I simply hope to remind that the value we place on human life is presumed to be the foundation of our laws regarding murder. A proper respect would demand a grave reluctance to kill, regardless of provocation. This is equally true when it comes to military force, but the topic is the DP. You can no more kill for justice than you can fuck for chastity.

In 1699, the Shoplifting act raised the amount of a DP-eligible theft to five shillings, which may account for the lesser numbers for the short number of years afterwards. (Quite a few of the crimes committed by those condemned are not recorded.)

About 30% of those executed were sentenced to death for highway robbery. Why do we not see a decrease in the number of these crimes until 1755? Most of those executed were under the age of thirty. They had grown up seeing men executed for that crime. From 1695 onward, we see a steady increase in the number of executions until there’s a small decrease in 1735-1744 and then back up again until 1755. Seems like it was taking them a bloody long time to get the “message.”
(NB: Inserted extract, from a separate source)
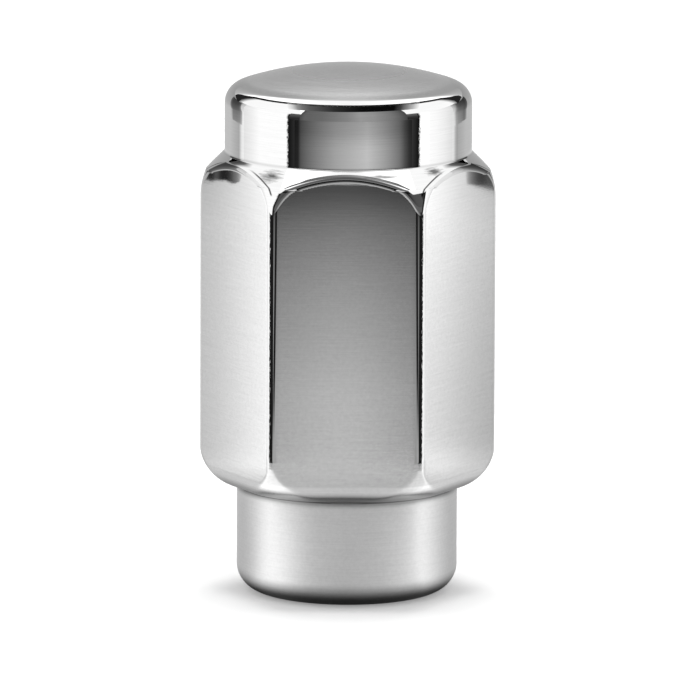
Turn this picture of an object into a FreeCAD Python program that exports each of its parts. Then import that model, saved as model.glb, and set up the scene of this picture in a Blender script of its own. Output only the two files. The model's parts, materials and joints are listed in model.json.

If the numbers don’t show a deterrent effect once upon a time when the death penalty was frequent, public and swiftly accomplished, what makes you think that today would be any different?

Do you think modern audiences would be any more sensitive than those at Tyburn who cheered, picnicked and bought souvenirs during executions? Do you think modern criminals are in some way more likely to take a “lesson” from an execution?